How to avoid hidden hotel fees

January 20, 2012 5:31:21 PM PST
Are you fed up with fees? First the airlines made headlines by charging for things that used to be free. Then it was the banks. And now get ready: we've found hotels are cashing in on this fee frenzy.

Frequent traveler Karon Gibson says she is fed up with hotel fees.

"I don't think it's fair sometimes because you're already paying pretty high fees for hotel rooms," she said.

She's been hit with fees to use the safe in her hotel room, resort fees -- even if she didn't use the gym or pool, fees to receive a fax, and most outrageously, she says, a daily parking fee when she didn't have a car.

Gibson said, "I was pretty upset about that."

A new study estimates hotels are expected to collect a record high $1.8 billion from extra fees and surcharges this year. That's up $100 million in a year.

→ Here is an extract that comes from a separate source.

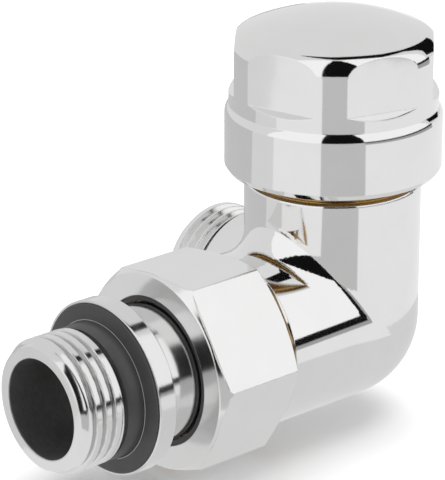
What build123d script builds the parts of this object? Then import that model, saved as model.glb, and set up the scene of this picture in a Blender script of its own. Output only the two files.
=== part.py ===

Ian Ford, Undercover Tourist, said, "I find people are extremely mad about the situation."

Travel expert Ian Ford says there are fees for everything. A bellman may charge $8 even if you carry your own luggage. There's a $3.90 energy charge for using the air conditioning and a $3.50 fee per 'coffee capsule' you drink in your room. If you want to use luxurious sheets, at some hotels, there are fees that range from $25 to $100.

Joe McInerney with the American Hotel and Lodging Association explained, "They're passing on a cost whatever it is, sometimes it's a little more expensive than the actual cost, but they have to cover some of their other overhead."

Experts say if you want to avoid fees, call the hotel when you make your reservation and ask what they charge extra for or check the hotel's website. Some hotel loyalty programs give members breaks on the fees. And if you don't like a fee, before you check in try negotiating and tell the hotel you're going to stay elsewhere if it won't budge.

The American Hotel and Lodging Association says fees are increasing because the hotel industry now has more properties and more rooms available than ever before. Also, hotels sometimes have to pay a third party to run the gym, operate the pool, provide Internet access or other services.